◆ **GIVEN INSTRUCTION**: Output exactly, and only, the lines from the line containing "for name, make" through the line containing "shown = obj.evaluated_get(depsgraph)", both included.

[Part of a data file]
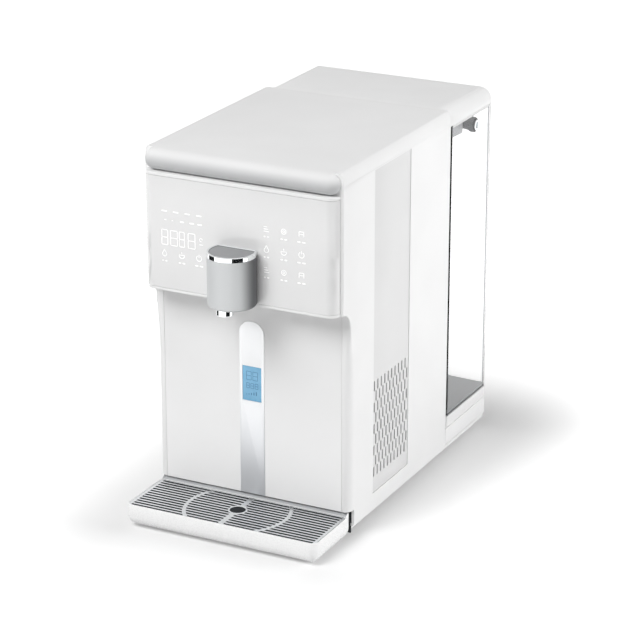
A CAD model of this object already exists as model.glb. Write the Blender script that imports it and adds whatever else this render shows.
import math
import bmesh
import bpy
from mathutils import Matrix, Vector


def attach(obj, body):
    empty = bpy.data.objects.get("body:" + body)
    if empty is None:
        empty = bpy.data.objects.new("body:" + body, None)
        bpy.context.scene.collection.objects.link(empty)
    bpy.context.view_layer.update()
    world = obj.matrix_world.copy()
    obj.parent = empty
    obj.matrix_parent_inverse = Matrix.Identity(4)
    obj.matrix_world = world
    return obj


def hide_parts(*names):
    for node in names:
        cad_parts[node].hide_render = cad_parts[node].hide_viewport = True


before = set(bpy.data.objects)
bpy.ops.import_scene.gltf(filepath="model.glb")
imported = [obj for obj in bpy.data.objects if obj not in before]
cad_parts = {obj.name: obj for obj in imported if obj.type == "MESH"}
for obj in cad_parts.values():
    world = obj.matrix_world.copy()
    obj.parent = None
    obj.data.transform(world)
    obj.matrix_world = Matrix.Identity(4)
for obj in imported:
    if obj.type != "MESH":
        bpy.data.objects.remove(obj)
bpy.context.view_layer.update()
print("frame loaded:", len(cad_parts), "nodes")

# Places are in millimetres: x from the middle, y back from the front panel, z above the table
mm = 0.001
panelBack = 135.5  # from the front panel to the middle of the footprint


def at(x, y, z):
    return Vector((x, y - panelBack, z)) * mm


# ---- camera, light and floor, in metres

camera = {
    "place": (1.1358, -2.2271, 1.0970), "azimuth": 26.856, "elevation": 20.241,
    "lens": 143.0, "sensor": 36.0, "clip": 50.0,
}

studio = {
    "skyLow": 0.4,  # light from the height of the object
    "skyHigh": 0.05,  # light from straight above
    "dimAzimuth": 45.0,  # the camera's side of the room is darker
    "dimFrom": 0.45,
    "dimLevel": 0.4,
    "aim": (0, 0, 0.2),  # what the softboxes point at
    "floorSize": 14.0,
    "floorLight": "dadada",  # what the floor gives back to the object
    "floorSeen": "e4e4e4",  # what is seen of it directly, mirrored or through clear walls
    "nearLift": 0.2,  # a glow added to what is seen, beside the object
    "farLift": 0.85,  # and away from it
    "liftReach": 0.2,  # from the edge of the footprint to the full glow
    "footprint": (0.11, 0.2085),
}

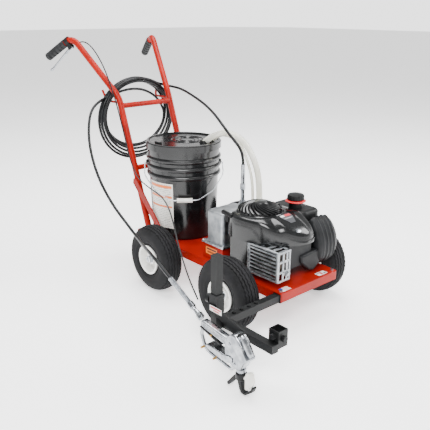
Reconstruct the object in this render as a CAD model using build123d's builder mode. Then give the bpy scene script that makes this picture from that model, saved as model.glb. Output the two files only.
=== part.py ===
"""Line striping machine: a four-wheeled cart with an engine, a belt-driven paint pump, a
5-gallon pail and an airless spray gun on an adjustable arm.

Millimetres. The origin is on the ground, on the cart's centreline, midway between the axles.
+Z is up, -Y is the way the machine travels and -X is the operator's right-hand side.
"""
import math
import os

from build123d import *

os.makedirs("parts", exist_ok=True)

# ---- driving dimensions -------------------------------------------------------------------
# cart
deck_half_width = 147.0
deck_front_y = -370.0
deck_rear_y = 450.0
deck_top_z = 156.0
deck_depth = 32.0
sheet = 3.0

# wheels and axles
tyre_radius = 128.0
tyre_width = 86.0
rim_radius = 57.0
half_track = 230.0
wheelbase = 408.0
axle_diameter = 16.0
bearing_od = 35.0
bearing_width = 11.0
running_gap = 0.05
rim_sheet = 2.5

# handle
tube_od = 25.4
tube_wall = 2.0
rail_half_gap = 126.0
rail_foot_y = 387.0
rail_knee = (126.0, 575.0, 690.0)
rail_crown = (203.0, 789.0, 922.0)
rail_end = (250.0, 916.0, 840.0)
knee_radius = 110.0
crown_radius = 46.0
grip_length = 116.0
grip_od = 34.0
crossbar_od = 22.0
crossbar_heights = (412.0, 657.0)

# paint pail
pail_y = 313.0
pail_height = 368.0
pail_base_radius = 131.0
pail_top_radius = 144.0
pail_rim_radius = 151.0
pail_wall = 2.5

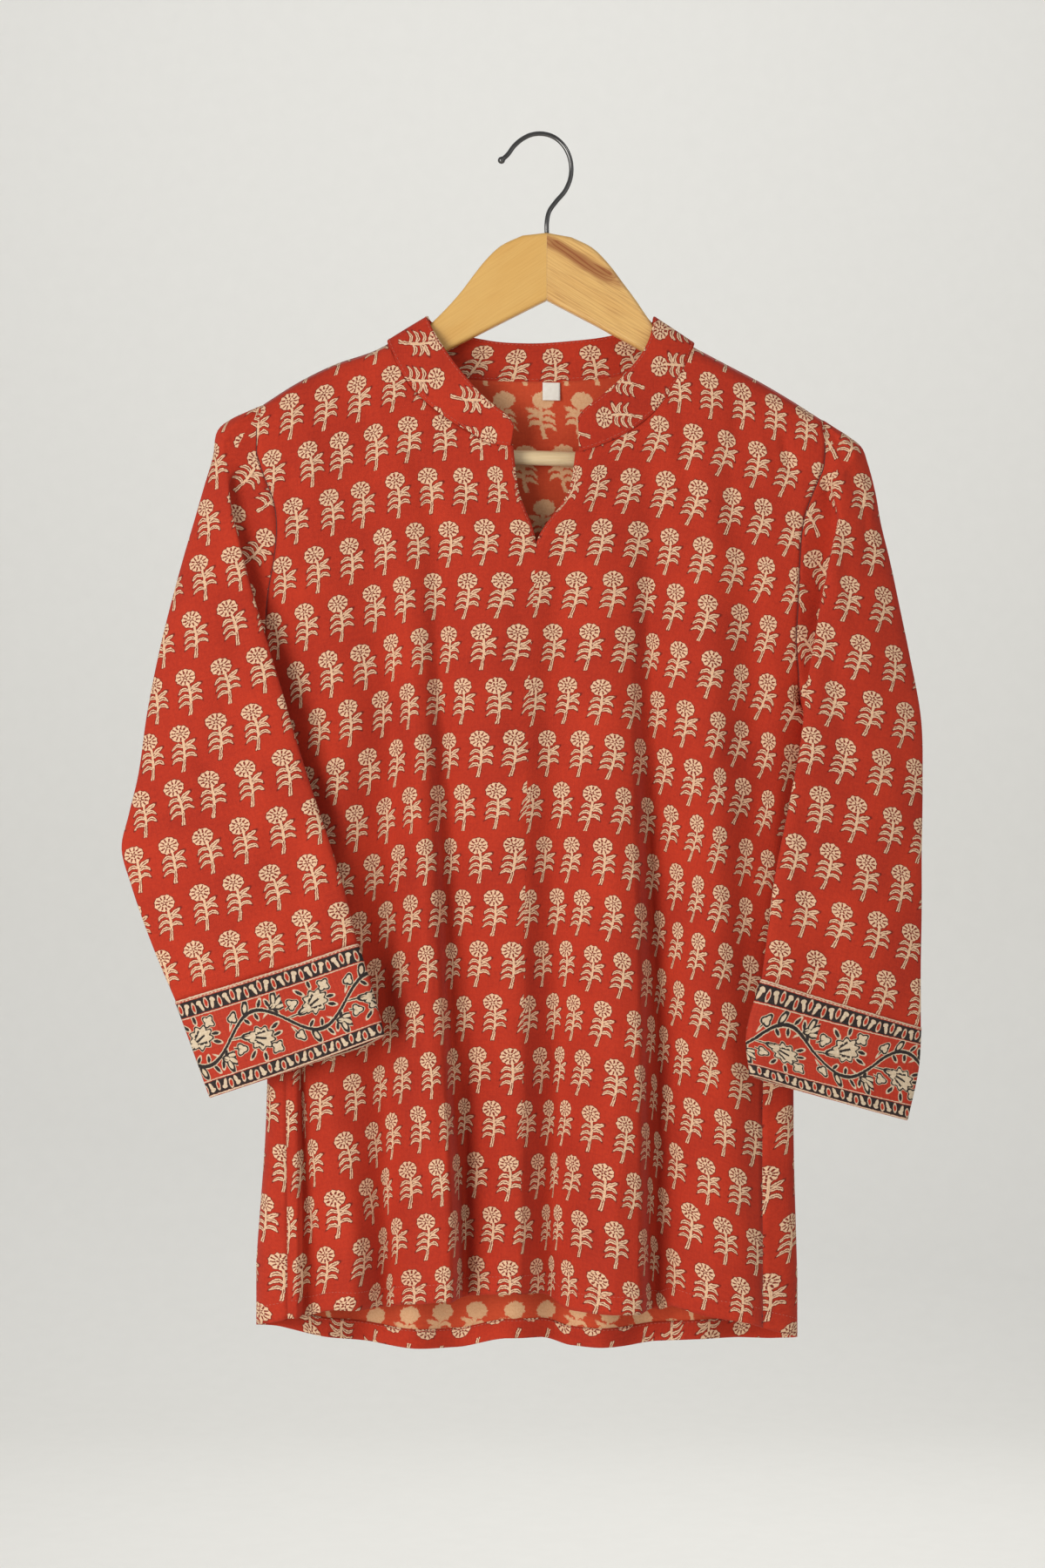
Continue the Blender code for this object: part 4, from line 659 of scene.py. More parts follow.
counts = [panelGrid[name] for name in ("backShoulder", "backNeck", "backShoulder")]
top = backPanel.flat(edgeLine((shoulderRight, neckBack, shoulderLeft), counts))
hem = hemLine(hemBack, backPanel.droop, (sideRight, hemRight, hemBackLeft, sideLeft), counts)
sides = (sideEdge(backPanel, armRight, sideRight, hem[0]),
         sideEdge(backPanel, armLeft, sideLeft, hem[-1]))
backFlat = flatPatch(*sides, top, hem, (sharesDown(sides[0]) + sharesDown(sides[1])) / 2)
backHung = backPanel.hang(backFlat)

# soft troughs and ridges besides the main folds: x, z at each end, width, depth forward, bend
frontCreases = (
    (97, -172, 122, -330, 7, -2.2, 6),
    (120, -180, 152, -320, 8, 1.6, -5),
    (138, -176, 133, -300, 6, -1.5, 3),
    (168, -202, 176, -244, 3.4, -3.4, 1.5),
    (152, -200, 166, -262, 4.5, 1.6, 3),
    (-128, -166, -112, -296, 9, -1.4, -5),
    (-160, -186, -150, -282, 7, 1.4, 4),
    (-96, -196, -66, -330, 8, -1.3, -5),
    (-176, -228, -160, -300, 4.5, -1.8, 2),
    (-62, -230, -30, -300, 6, -1.2, -4),
    (66, -224, 26, -292, 6, -1.3, 4),
    (12, -306, 26, -400, 8, -1.5, 4),
    (-22, -310, -40, -430, 9, 1.2, -4),
    (-176, -396, -120, -440, 7, -2, -6),
    (-172, -420, -126, -492, 9, 1.8, -8),
    (168, -400, 118, -438, 7, -2, 5),
    (166, -424, 118, -500, 8, 1.6, 7),
    (-148, -560, -134, -790, 9, -2.4, -5),
    (-160, -600, -155, -800, 5, 1.8, 3),
    (-96, -520, -92, -700, 8, 1.6, 4),
    (-46, -470, -34, -640, 7, -1.6, -5),
    (2, -520, -2, -700, 8, -1.4, 3),
    (30, -440, 34, -600, 7, -1.3, -4),
    (102, -480, 104, -620, 6, 1.5, 3),
    (128, -560, 122, -740, 8, -1.8, 4),
    (142, -640, 143, -800, 4, -2, 2),
    (-170, -690, -150, -740, 6, -1.2, 5),
    (60, -690, 50, -800, 6, 1.2, 3),
    (-50, -610, -49, -900, 5, -6.5, 2),
    (-61, -630, -60, -900, 6, 2.6, 2),
    (73, -570, 78, -900, 3.8, -8, 1),
    (74, -430, 76, -650, 5, -3, 0.5),
)
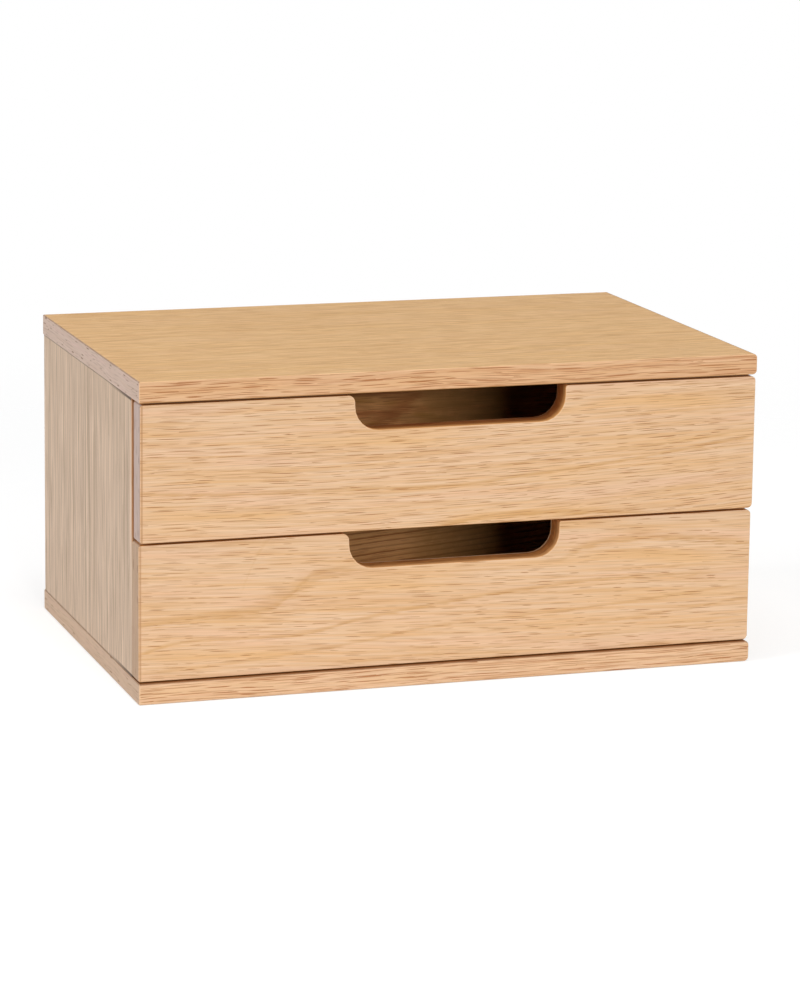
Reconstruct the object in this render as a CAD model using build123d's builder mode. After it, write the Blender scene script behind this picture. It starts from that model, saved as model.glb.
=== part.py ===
from build123d import *
import os

os.makedirs("parts", exist_ok=True)

# A desktop cabinet with two drawers, in millimetres. The drawer fronts face -Y, Z is up,
# and the origin is the middle of the footprint on the table.

# Case boards
case_width = 350.0
case_depth = 224.0
board_thickness = 11.5  # top and base boards
opening_height = 151.0  # clear height between the base and the top board
side_thickness = 12.0
side_setback = 0.3  # the sides stand in from the ends of top and base
side_rear_setback = 1.5  # and from their rear edges
board_arris = 0.8  # sanded edges round the front and rear of the top and base boards
left_end_arris = 1.0  # their edges across the ends, which the sander rounded more on the right
right_end_arris = 2.4
side_arris = 0.5  # sanded upright edges of the sides

# Back panel and divider, loose in their grooves
back_thickness = 5.0
back_inset = 5.0  # from the rear edge of the boards to the panel's rear face
back_groove_depth = 5.0
divider_thickness = 6.0
divider_housing_depth = 4.0
face_play = 0.2  # a groove is this much wider than its panel is thick
edge_play = 0.5  # a panel's edge stops this far from the bottom of its groove
panel_arris = 0.4

# Drawer fronts
front_thickness = 13.5
front_end_gap = 0.3  # a front stops this far from each end of the boards
front_setback = 2.5  # a closed front stands back from the front edges of the boards
closing_gap = 0.3  # from a closed front to the front edges of the sides
lower_seam = 0.45  # below the lower front
middle_seam = 1.4
upper_seam = 1.15
upper_stand_out = 1.6  # the lower drawer is pushed right in, the upper one is not
left_corner = 1.4  # outline corners, sanded like the boards
right_corner = 2.6
front_arris = 1.0
front_rear_arris = 0.8

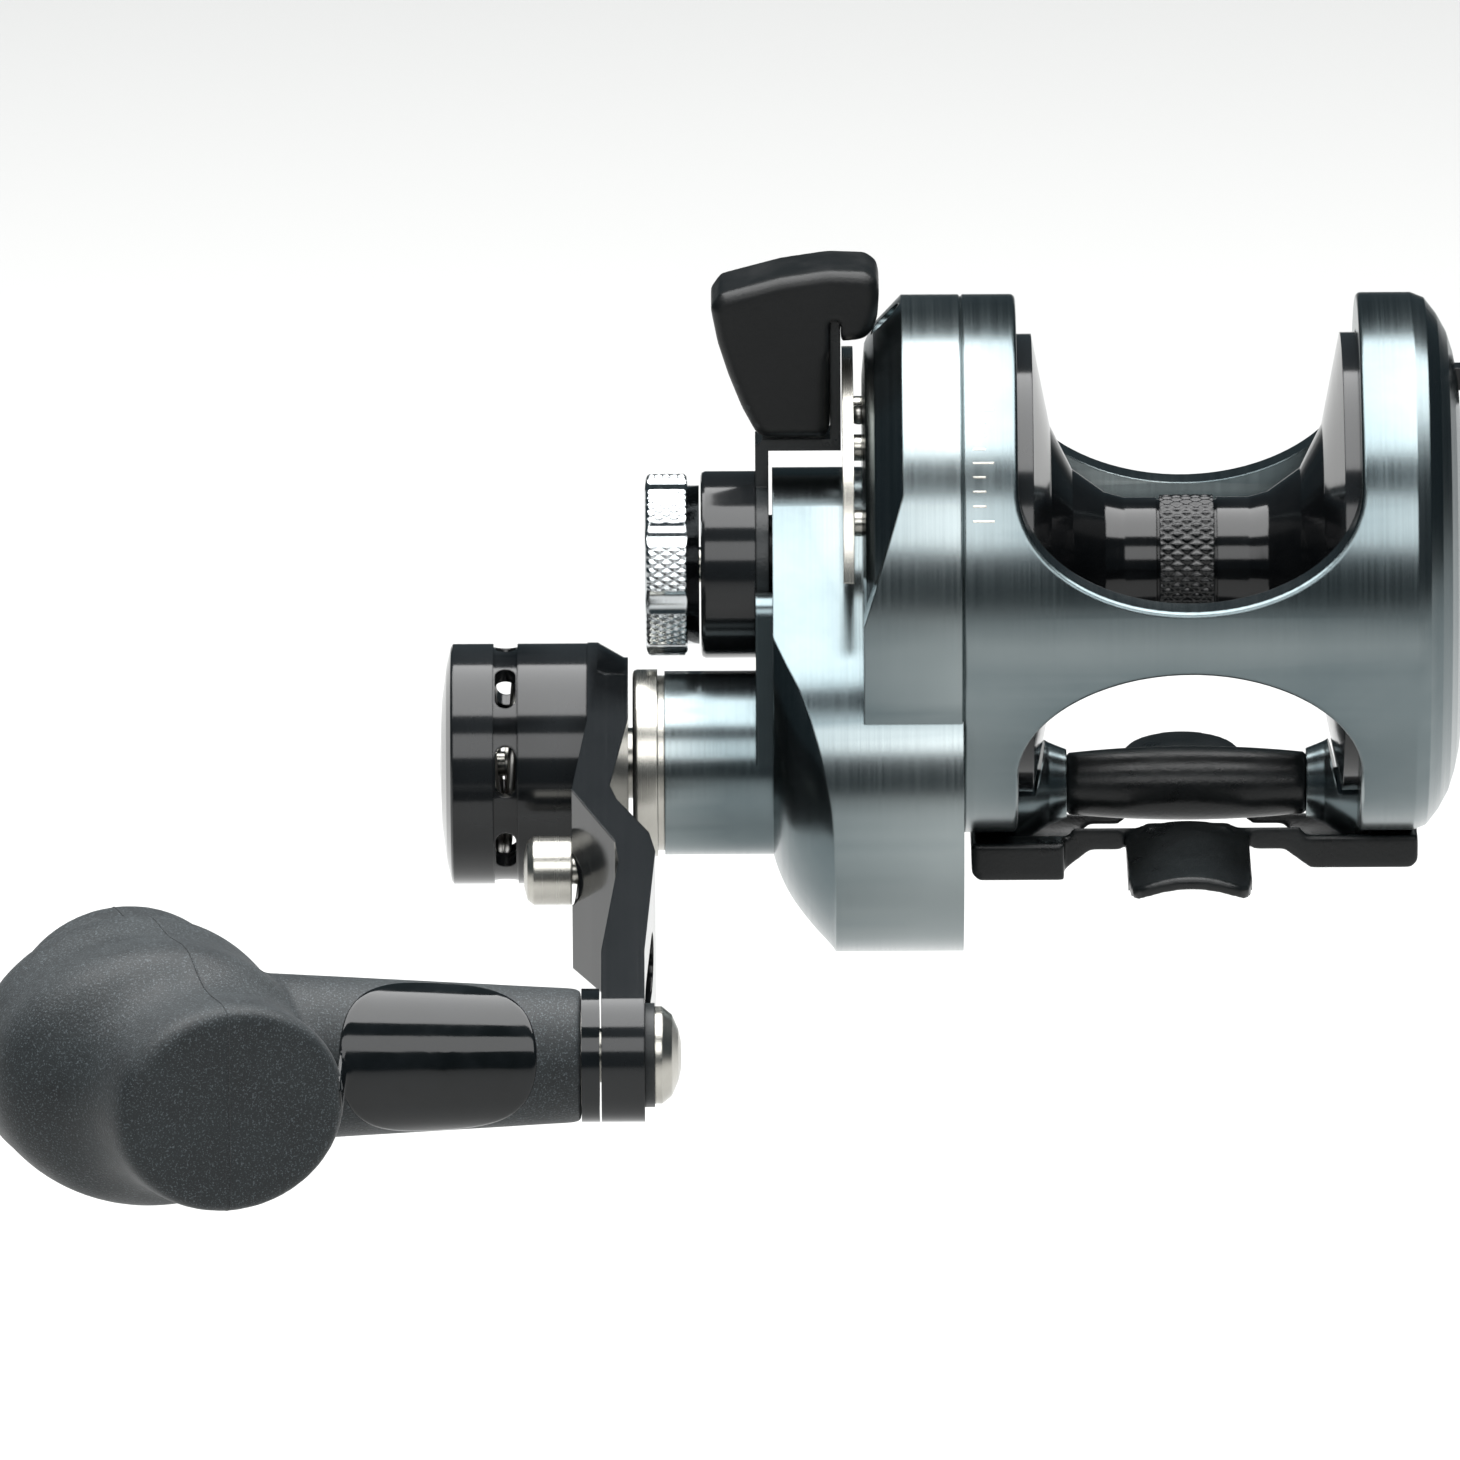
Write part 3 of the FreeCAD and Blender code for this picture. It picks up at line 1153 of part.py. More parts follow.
os.makedirs("parts", exist_ok=True)
for name, make in nodes.items():
    shape = make()
    if shape.ShapeType == "Compound" and len(shape.Solids) == 1:
        shape = shape.Solids[0]
    shape.exportStep("parts/" + name + ".step")
    print(name, shape.ShapeType, len(shape.Solids), shape.isValid(), round(shape.Volume, 2))
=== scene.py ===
import bpy
import bmesh
import json
import math
from mathutils import Matrix, Vector
from mathutils.bvhtree import BVHTree


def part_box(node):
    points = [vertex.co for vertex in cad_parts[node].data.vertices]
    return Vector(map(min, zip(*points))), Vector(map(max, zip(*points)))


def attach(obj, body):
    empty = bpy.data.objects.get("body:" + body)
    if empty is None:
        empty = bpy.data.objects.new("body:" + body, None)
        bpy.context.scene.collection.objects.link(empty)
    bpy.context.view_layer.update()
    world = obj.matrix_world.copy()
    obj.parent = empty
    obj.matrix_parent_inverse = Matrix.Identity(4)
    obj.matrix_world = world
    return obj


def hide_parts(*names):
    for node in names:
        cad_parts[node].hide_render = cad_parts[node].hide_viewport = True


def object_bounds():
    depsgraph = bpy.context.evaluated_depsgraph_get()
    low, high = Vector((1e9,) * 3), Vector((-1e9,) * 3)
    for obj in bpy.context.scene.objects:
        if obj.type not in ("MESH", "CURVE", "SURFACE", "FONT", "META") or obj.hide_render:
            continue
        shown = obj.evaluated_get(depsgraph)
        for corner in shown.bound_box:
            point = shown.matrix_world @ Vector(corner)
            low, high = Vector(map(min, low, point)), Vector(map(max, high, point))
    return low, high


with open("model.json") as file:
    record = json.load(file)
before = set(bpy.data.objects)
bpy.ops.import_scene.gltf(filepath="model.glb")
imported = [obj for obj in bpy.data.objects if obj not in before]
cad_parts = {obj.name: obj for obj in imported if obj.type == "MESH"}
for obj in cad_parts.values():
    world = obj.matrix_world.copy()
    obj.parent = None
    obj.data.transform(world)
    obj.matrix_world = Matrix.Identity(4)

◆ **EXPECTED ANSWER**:
for name, make in nodes.items():
    shape = make()
    if shape.ShapeType == "Compound" and len(shape.Solids) == 1:
        shape = shape.Solids[0]
    shape.exportStep("parts/" + name + ".step")
    print(name, shape.ShapeType, len(shape.Solids), shape.isValid(), round(shape.Volume, 2))
=== scene.py ===
import bpy
import bmesh
import json
import math
from mathutils import Matrix, Vector
from mathutils.bvhtree import BVHTree


def part_box(node):
    points = [vertex.co for vertex in cad_parts[node].data.vertices]
    return Vector(map(min, zip(*points))), Vector(map(max, zip(*points)))


def attach(obj, body):
    empty = bpy.data.objects.get("body:" + body)
    if empty is None:
        empty = bpy.data.objects.new("body:" + body, None)
        bpy.context.scene.collection.objects.link(empty)
    bpy.context.view_layer.update()
    world = obj.matrix_world.copy()
    obj.parent = empty
    obj.matrix_parent_inverse = Matrix.Identity(4)
    obj.matrix_world = world
    return obj


def hide_parts(*names):
    for node in names:
        cad_parts[node].hide_render = cad_parts[node].hide_viewport = True


def object_bounds():
    depsgraph = bpy.context.evaluated_depsgraph_get()
    low, high = Vector((1e9,) * 3), Vector((-1e9,) * 3)
    for obj in bpy.context.scene.objects:
        if obj.type not in ("MESH", "CURVE", "SURFACE", "FONT", "META") or obj.hide_render:
            continue
        shown = obj.evaluated_get(depsgraph)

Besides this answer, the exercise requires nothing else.